We were able to eat affordably at a combination of noodle shops, “sushi train” restaurants and convenience stores.  That’s right, convenience stores. We found that both 7-11s and Lawsons have a pretty good selection of prepared foods for lunches.

Another great source of snacks (and quick lunches) are the ubiquitous vending machines selling everything from hot coffee to beer to noodle soup.  Basically, in Japan you can get any product imaginable from a vending machine.  I’m not kidding.

Exploring Tokyo

Half the fun of being in Tokyo is just trying to figure it out.  We spent hours exploring neighborhoods, shops, parks and riding the subways.  The city is an amazing show, and it is endlessly entertaining watching the Japanese live their lives.

We highly recommend a visit to Ueno Park, particularly on the weekend when families are there.  It’s a great place to wander, there’s a lake, food stalls and it’s also home to the Tokyo zoo.

We also enjoyed a nightime visit to Shiyuba to see the city lights and the world’s busiest pedestrian crosswalk.
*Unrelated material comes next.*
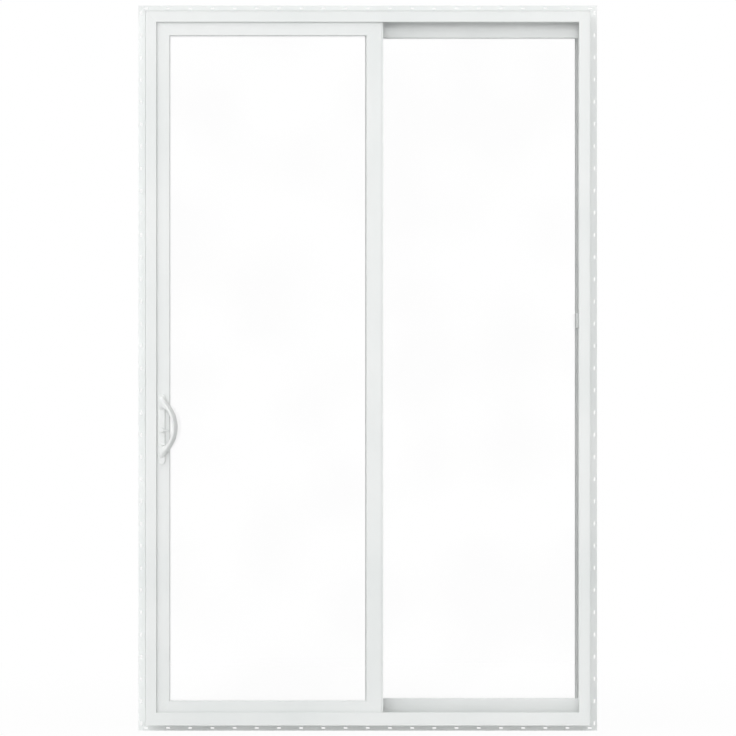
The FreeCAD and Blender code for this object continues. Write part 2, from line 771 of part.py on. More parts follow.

During the day, Asakusa is a great neighborhood to wander, with temples, a pedestrian mall and food stalls.

Another day we visited the excellent Japanese Museum of Science and Innovation and Tokyo Beach (which is not really a beach, but is an interesting place to walk).  You can also see a miniature Statue of Liberty at the “beach.”

Without a doubt, the highlight of our visit to Tokyo was our visit to the Ghibli Museum, dedicated to the work of Hayao Miyazaki. Best know for films like My Neighbor Totoro, Spirited Away and Howl’s Moving Castle, Miyazaki is Japan’s Walt Disney, a man of incredible talent.

The Ghibli Museum is an extremely creative venue that celebrates animation and imagination.  If you are in Tokyo, it is well worth the effort to travel to the western suburb of Mitaka for a visit.  But be sure to buy your tickets in advance.  They cannot be bought at the museum.  Tickets can be bought at Lawson’s convenience stores all over Tokyo.